Q. Back to the fourth-and-one, did Sam have any option at all? If he would have seen something that might have worked better, could he have checked out?

COACH SHURMUR: That play was designed to run the football for a yard and we didn't do a good enough job. There's a lot of plays where you have the ability to adjust the run or check to a pass. But we were trying to run the football there.

Q. Who initiated the call between you and DeMarco?

COACH SHURMUR: We talked. You know, really, I've never made it my policy to talk about anything in public that I speak to another player about. Ever. So that's all. But we all talk to him. [Running Backs Coach] Duce [Staley] has spoken to him. [Head Coach] Chip [Kelly] has spoken to him. It's not like you might think outside the building. We have a good working relationship. He's out here trying to get better. He's in the moment, trying to prepare to put together a good week, go out and beat Washington. That's what it's all about.

Q. Because of the situation with him, though, would you have normally talked to him?

COACH SHURMUR: I talk to him all the time. I talk to him all the time.

Q. So it's not because he got two carries in the game?

COACH SHURMUR: No. I speak to those guys almost on a daily basis. That shouldn't be surprising. I only speak to you once a week because I'm only here once a week. If we were all together in a meeting, we would talk every day, right? Doesn't that seem to make sense?

Q. So on that fourth-and-one play, there were 10, 11 guys in the box. It was a run call.

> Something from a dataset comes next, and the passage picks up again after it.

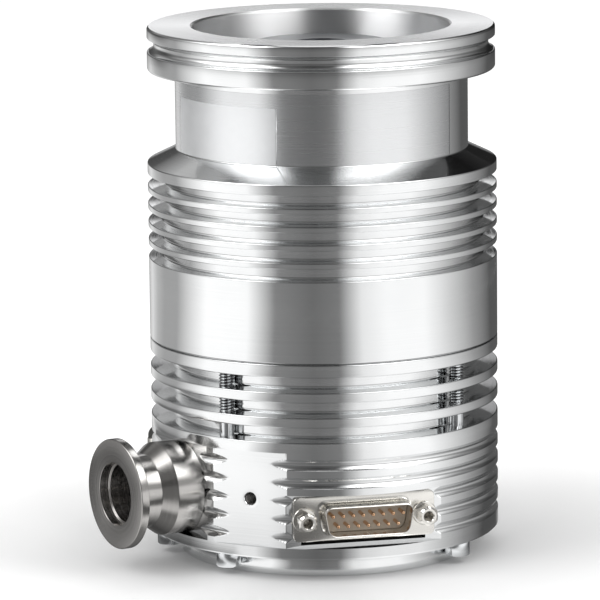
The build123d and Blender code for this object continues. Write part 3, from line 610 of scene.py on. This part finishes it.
JACK_X, JACK_OUT, JACK_FLAT, JACK_CORNER = 16.65, 6.5, 2.5, 2.78
BORE_R, BORE_THREAD, BORE_PITCH = 1.25, 0.13, 0.6       # the tapped hole in its end
a = round_about(72)
threads = np.arange(0, 5.0, 0.15)
rows = np.vstack([[(3.1, 1.31), (3.25, 1.45), (3.25, 1.75), (3.1, 1.9), (JACK_FLAT, 1.92),
                   (JACK_FLAT, JACK_OUT - 0.6), (2.2, JACK_OUT - 0.12), (2.08, JACK_OUT),
                   (1.55, JACK_OUT), (1.3, JACK_OUT - 0.25)],
                  np.stack([BORE_R + BORE_THREAD * np.abs((threads / BORE_PITCH) % 1 * 2 - 1),
                            JACK_OUT - 0.3 - threads], -1), [(0, 1.3)]])
r = rows[:, 0][None] + 0 * a
r = np.where(r == JACK_FLAT, np.minimum(r * hexagon(a), JACK_CORNER), r)
grid = (swept(r, a, rows[:, 1][None])[None]
        + np.array([(-JACK_X, 0, 0), (JACK_X, 0, 0)])[:, None, None, :])
jacks = skin("jack_screw_pair", beside(grid, 0.0, PLUG_FLAT, PLUG_Z), np.linspace(0, 0.0157, 73),
             along(rows), wrap_u=True)
finish_piece(jacks, "housing", "nickel", nickel, "connector_jackscrews")

# ---- labels on the neck ----
# A bare silver foil at the left of the neck and a clear film over the front,
# both stuck on, a fraction of a millimetre thick. They carry no words.
foil = moulded("silver foil", 260.0, 4.0, (0.84, 0.85, 0.86), (0.93, 0.94, 0.95), 0.28, 0.36)
foil.node_tree.nodes["Principled BSDF"].inputs["Metallic"].default_value = 0.8


def patch(name, left, right, low, high, lift, thick=0.05):
    """A sheet stuck to the neck between two headings, its outside lift above the metal."""
    a = np.radians(np.linspace(left, right, int(abs(right - left) * 2) + 2))[:, None]
    outside, inside = NECK_R + lift, NECK_R + lift - thick
    loop = np.array([(inside, low), (outside, low), (outside, high), (inside, high)])
    return closed_up(skin(name, about_axis(loop[:, 0][None], a, loop[:, 1][None]),
                          a[:, 0] * NECK_R * MM, along(loop, True), wrap_v=True))


label = patch("foil_label", -85.4, -31.1, 112.0, 127.2, 0.14)
finish_piece(label, "housing", "foil", foil, "nameplate")
film = machined("clear film over metal", (0.72, 0.73, 0.74), (0.80, 0.805, 0.81), 0.24, 0.05, 0.05,
                stretch=0.6)
film.node_tree.nodes["Principled BSDF"].inputs["Coat Weight"].default_value = 0.5
film.node_tree.nodes["Principled BSDF"].inputs["Coat Roughness"].default_value = 0.12
cover_film = patch("clear_film", -96.0, 45.6, 111.9, 131.0, 0.08)
finish_piece(cover_film, "housing", "foil", film)

# ---- rotor, stator and motor ----
# Milled aluminium rotor and stator stages between spacer rings, seen down the
# inlet; the shaft, bearings and motor are closed in below.
rotor_metal = machined("milled rotor alloy", (0.16, 0.17, 0.18), (0.38, 0.39, 0.41), 0.32, 0.08, 0.25,
                       stretch=0.3, fine=900.0, cad=True)
spacer_metal = machined("turned spacer alloy", (0.66, 0.67, 0.68), (0.84, 0.85, 0.86), 0.24, 0.06, 0.3,
                        fine=1500.0, cad=True)
steel = machined("ground bearing steel", (0.50, 0.51, 0.53), (0.72, 0.73, 0.75), 0.15, 0.05, 0.1,
                 stretch=0.3, fine=1200.0, cad=True)
rubber = moulded("seal rubber", 500.0, 3.0, (0.02, 0.02, 0.022), (0.05, 0.05, 0.055), 0.5, 0.7)
copper = machined("enamelled copper", (0.42, 0.19, 0.09), (0.72, 0.38, 0.20), 0.3, 0.08, 0.4,
                  stretch=0.0, fine=1400.0, cad=True)
laminated = machined("stacked laminations", (0.16, 0.17, 0.18), (0.36, 0.37, 0.39), 0.42, 0.1, 0.6,
                     stretch=0.0, fine=2400.0, cad=True)
coats = {"rotor": rotor_metal, "rotor_stage_1": rotor_metal, "rotor_stage_2": rotor_metal,
         "rotor_stage_3": rotor_metal, "stator_disc_1": rotor_metal, "stator_disc_2": rotor_metal,
         "spacer_ring_1": spacer_metal, "spacer_ring_2": spacer_metal, "spacer_ring_3": spacer_metal,
         "drag_stator": spacer_metal, "rotor_shaft": steel, "rotor_clamp_screw": steel,
         "motor_magnet": laminated, "motor_core": laminated, "motor_windings": copper,
         "base_seal": rubber, "housing_seal": rubber, "foreline_seal": rubber, "cover_screws": steel}
for end in ("lower", "upper"):
    for part in ("outer", "inner", "rollers"):
        coats[f"{end}_bearing_{part}"] = steel
    coats[f"{end}_bearing_carrier"] = spacer_metal
for node, coat in coats.items():
    nodes[node].data.materials.clear()
    nodes[node].data.materials.append(coat)

# ---- studio ----
# A pale floor, soft light from all round, and a ring of light banks that only
# polished metal shows: one bank each side of the camera, dark between them.


CAMERA_HEADING = -13.4
RING, HIGH, PANELS, CARPET_IN, CARPET_Z, LID_R = 0.5, 1.0, 96, 0.044, 0.0006, 0.30     # metres


def stage_mesh(name, verts, faces, material):
    """A mesh that lights the object or stands under it."""
    mesh = bpy.data.meshes.new(name)
    mesh.from_pydata(verts, [], faces)
    mesh.materials.append(material)
    thing = bpy.data.objects.new(name, mesh)
    bpy.context.scene.collection.objects.link(thing)
    return thing


def from_middle(tree):
    """The point being shaded, and its distance from the origin."""
    place = tree.nodes.new("ShaderNodeTexCoord")
    length = tree.nodes.new("ShaderNodeVectorMath")
    length.operation = "LENGTH"
    tree.links.new(place.outputs["Object"], length.inputs[0])
    return place.outputs["Object"], length.outputs["Value"]


def times(tree, *factors):
    """Product of values."""
    product = factors[0]
    for factor in factors[1:]:
        product = worked(tree, "MULTIPLY", product, factor)
    return product


def graded(tree, value, lowest, highest, steps):
    """A brightness read off a value by straight steps of (place, level), whose places lie
    between lowest and highest."""
    scale = tree.nodes.new("ShaderNodeValToRGB")
    tree.links.new(spread(tree, value, 0.0, 1.0, lowest, highest), scale.inputs["Fac"])
    while len(scale.color_ramp.elements) < len(steps):
        scale.color_ramp.elements.new(0.5)
    for element, (at, level) in zip(scale.color_ramp.elements, steps):
        element.position = (at - lowest) / (highest - lowest)
        element.color = (level, level, level, 1)
    return scale.outputs["Color"]


def glowing(name):
    """A material that only gives light, and the node that gives it."""
    stuff = bpy.data.materials.new(name)
    stuff.use_nodes = True
    tree = stuff.node_tree
    tree.nodes.remove(tree.nodes["Principled BSDF"])
    source = tree.nodes.new("ShaderNodeEmission")
    tree.links.new(source.outputs["Emission"], tree.nodes["Material Output"].inputs["Surface"])
    return stuff, source


floor_paint = bpy.data.materials.new("pale floor")
floor_paint.use_nodes = True
tree = floor_paint.node_tree
shader = tree.nodes["Principled BSDF"]
shader.inputs["Base Color"].default_value = (0.82, 0.82, 0.82, 1)
shader.inputs["Roughness"].default_value = 0.6
shader.inputs["Emission Color"].default_value = (1, 1, 1, 1)
rays = tree.nodes.new("ShaderNodeLightPath")
point, reach = from_middle(tree)
# the camera sees the floor whitened by this lift, which fades out near the pump: a painted shadow round
# its foot
lift = times(tree, rays.outputs["Is Camera Ray"], spread(tree, reach, 0.0, 0.42, 0.035, 0.15))
tree.links.new(lift, shader.inputs["Emission Strength"])
stage_mesh("floor", [(-6, -6, 0), (6, -6, 0), (6, 6, 0), (-6, 6, 0)], [(0, 1, 2, 3)], floor_paint)

banks, glow = glowing("light banks")
tree = banks.node_tree
point, reach = from_middle(tree)
split = tree.nodes.new("ShaderNodeSeparateXYZ")
tree.links.new(point, split.inputs["Vector"])
bearing = worked(tree, "ARCTAN2", split.outputs["X"], worked(tree, "MULTIPLY", split.outputs["Y"], -1))
# near the pump a mirrored ray has turned less far than its own heading, so the
# bearing from the camera's heading is stretched there
nearness = graded(tree, reach, 0.0, 0.2, ((0.0, 1.9), (0.048, 1.9), (0.06, 1.66), (0.08, 1.42),
                                          (0.12, 1.2), (0.2, 1.0)))
stretched = worked(tree, "MULTIPLY_ADD", bearing, nearness,
                   spread(tree, nearness, 0.0, math.radians(-CAMERA_HEADING), 1.0, 2.0))
# (heading, level) all the way round
BANKS = ((-180, 0.40), (-163, 0.80), (-150, 0.52), (-138, 0.40), (-121, 0.40), (-107, 0.80), (-93, 1.18),
         (-62, 1.15), (-44, 0.26), (-20, 0.17), (-4, 0.22), (10, 0.95), (26, 1.14), (52, 1.14),
         (74, 0.72), (96, 0.36), (124, 0.10), (165, 0.10), (180, 0.40))
ring = graded(tree, stretched, -math.pi, math.pi,
              [(math.radians(heading), level) for heading, level in BANKS])
sharper = worked(tree, "POWER", ring, spread(tree, split.outputs["Z"], 1.0, 2.2, 0.26, 0.40))
# a painted shadow on the mirrored floor close to the pump's foot, dim just above the horizon, bright
# higher up
foot = graded(tree, reach, 0.0, 0.2, ((0.0, 0.95), (0.058, 0.95), (0.066, 0.78), (0.09, 0.78),
                                      (0.17, 1.0)))
height = graded(tree, split.outputs["Z"], 0.0, 1.0, ((0.0, 1.0), (0.09, 1.0), (0.14, 0.5),
                                                     (0.24, 0.5), (0.42, 2.9), (1.0, 2.5)))
# the floor behind the foreline port is in shade, and so is the floor under it
beyond = worked(tree, "MAXIMUM", spread(tree, split.outputs["X"], 0.38, 1.0, -0.12, -0.07),
                spread(tree, split.outputs["Y"], 1.0, 0.38, 0.0, 0.05))
left = worked(tree, "MAXIMUM", beyond, spread(tree, reach, 0.0, 1.0, 0.20, 0.23))
nearby = worked(tree, "MAXIMUM", spread(tree, reach, 0.0, 1.0, 0.062, 0.082),
                spread(tree, split.outputs["Y"], 1.0, 0.0, -0.044, -0.034))
under = worked(tree, "MAXIMUM", spread(tree, split.outputs["X"], 0.25, 1.0, -0.049, -0.040), nearby)
# dimmer behind the pump, above its foot
behind = times(tree, spread(tree, split.outputs["Y"], 0.0, -0.68, 0.30, 0.40),
               spread(tree, split.outputs["Z"], 0.0, 1.0, 0.065, 0.10))
front = worked(tree, "ADD", behind, 1.0)
dimmed = scaled(tree, sharper, times(tree, foot, left, under, height, front))
# straight behind the pump, patches that its flat upward faces mirror to the camera
aside = tree.nodes.new("ShaderNodeVectorMath")
aside.operation = "DOT_PRODUCT"
h = math.radians(CAMERA_HEADING)
aside.inputs[1].default_value = (math.cos(h), math.sin(h), 0)
tree.links.new(point, aside.inputs[0])
width = worked(tree, "ABSOLUTE", aside.outputs["Value"])
mirrored = graded(tree, split.outputs["Z"], 0.0, 1.0,
                  ((0.0, 0.0), (0.065, 0.0), (0.08, 0.42), (0.15, 0.42), (0.156, 0.0), (0.171, 0.0),
                   (0.182, 0.95), (0.31, 1.0), (0.34, 0.0)))
strip = times(tree, mirrored, spread(tree, width, 1.0, 0.0, 0.075, 0.11),
              spread(tree, split.outputs["Y"], 0.0, 1.0, 0.30, 0.40))
mix = tree.nodes.new("ShaderNodeMix")
mix.data_type = "RGBA"
mix.inputs["B"].default_value = (1.0, 1.0, 1.01, 1)
tree.links.new(strip, mix.inputs["Factor"])
tree.links.new(dimmed, mix.inputs["A"])
tree.links.new(mix.outputs["Result"], glow.inputs["Color"])

turn = np.linspace(0, 2 * math.pi, PANELS + 1)
panels = [(2 * k, 2 * k + 1, 2 * k + 3, 2 * k + 2) for k in range(PANELS)]
wall_points = [(RING * math.sin(t), -RING * math.cos(t), z) for t in turn for z in (0.001, HIGH)]
tent = stage_mesh("light_bank_ring", wall_points, panels, banks)
carpet_points = [(r * math.sin(t), -r * math.cos(t), CARPET_Z) for t in turn for r in (CARPET_IN, RING)]
carpet = stage_mesh("light_bank_floor", carpet_points, panels, banks)
lid_points = [(LID_R * math.sin(t), -LID_R * math.cos(t), HIGH) for t in turn[:-1]]
lid = stage_mesh("light_bank_top", lid_points, [tuple(range(PANELS))], glowing("overhead bank")[0])
for thing in (tent, carpet, lid):
    thing.visible_camera = thing.visible_diffuse = thing.visible_shadow = False
    thing.visible_transmission = thing.visible_volume_scatter = False

world = bpy.data.worlds.new("studio air")
bpy.context.scene.world = world
world.use_nodes = True
tree = world.node_tree
sky = tree.nodes["Background"]
rays = tree.nodes.new("ShaderNodeLightPath")
share = 0.0
for kind, strength in (("Is Camera Ray", 1.0), ("Is Diffuse Ray", 0.85), ("Is Glossy Ray", 0.12)):
    share = worked(tree, "MULTIPLY_ADD", rays.outputs[kind], strength, share)
tree.links.new(share, sky.inputs["Strength"])
sky.inputs["Color"].default_value = (1, 1, 1, 1)


def lamp(name, heading, distance, high, size, watts):
    """A square soft lamp at a heading, turned to face the pump."""
    light = bpy.data.lights.new(name, "AREA")
    light.size, light.energy = size, watts
    thing = bpy.data.objects.new(name, light)
    h = math.radians(heading)
    thing.location = (distance * math.sin(h), -distance * math.cos(h), high)
    to_pump = Vector((0, 0, 0.07)) - thing.location
    thing.rotation_euler = to_pump.to_track_quat("-Z", "Y").to_euler()
    thing.visible_glossy = False
    bpy.context.scene.collection.objects.link(thing)


lamp("left lamp", -75, 1.1, 1.1, 0.7, 5.0)
lamp("right lamp", 45, 1.2, 1.0, 0.7, 4.0)

# ---- camera ----
# A long lens a little above the flange, turned slightly left of the connector.
view = bpy.data.cameras.new("camera")
view.lens, view.sensor_width = 300.2, 36.0
AIM, DISTANCE, TILT, ROLL = (-6.281, 1.496, 68.62), 1.377, 10.276, -0.640
camera = bpy.data.objects.new("camera", view)
bpy.context.scene.collection.objects.link(camera)
h, e, roll = math.radians(CAMERA_HEADING), math.radians(TILT), math.radians(ROLL)
back = Vector((math.sin(h) * math.cos(e), -math.cos(h) * math.cos(e), math.sin(e)))
right = Vector((math.cos(h), math.sin(h), 0))
up = back.cross(right)
side = right * math.cos(roll) + up * math.sin(roll)
rise = up * math.cos(roll) - right * math.sin(roll)
spot = Vector(AIM) * MM + back * DISTANCE
camera.matrix_world = Matrix(((side.x, rise.x, back.x, spot.x), (side.y, rise.y, back.y, spot.y),
                              (side.z, rise.z, back.z, spot.z), (0, 0, 0, 1)))
bpy.context.scene.camera = camera
bpy.context.scene.view_settings.view_transform = "Standard"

COACH SHURMUR: We were attempting to run the football, like happens a lot of times in short-yard situations where you block them, then you stick it up in there and fight for a yard. That's what we were planning on doing. It would have been nice if we would have made it, right? Keep the drive alive, get points. But there were other critical points in the game that affected the outcome, as well.

Q. When you looked back at that play, was it a fundamentally-sound play that just wasn't blocked right?

COACH SHURMUR: Yeah, we had hats on guys. It was just a matter of us making sure we'd do a little better job of disallowing penetration. There was a crease in there we've just got to hit.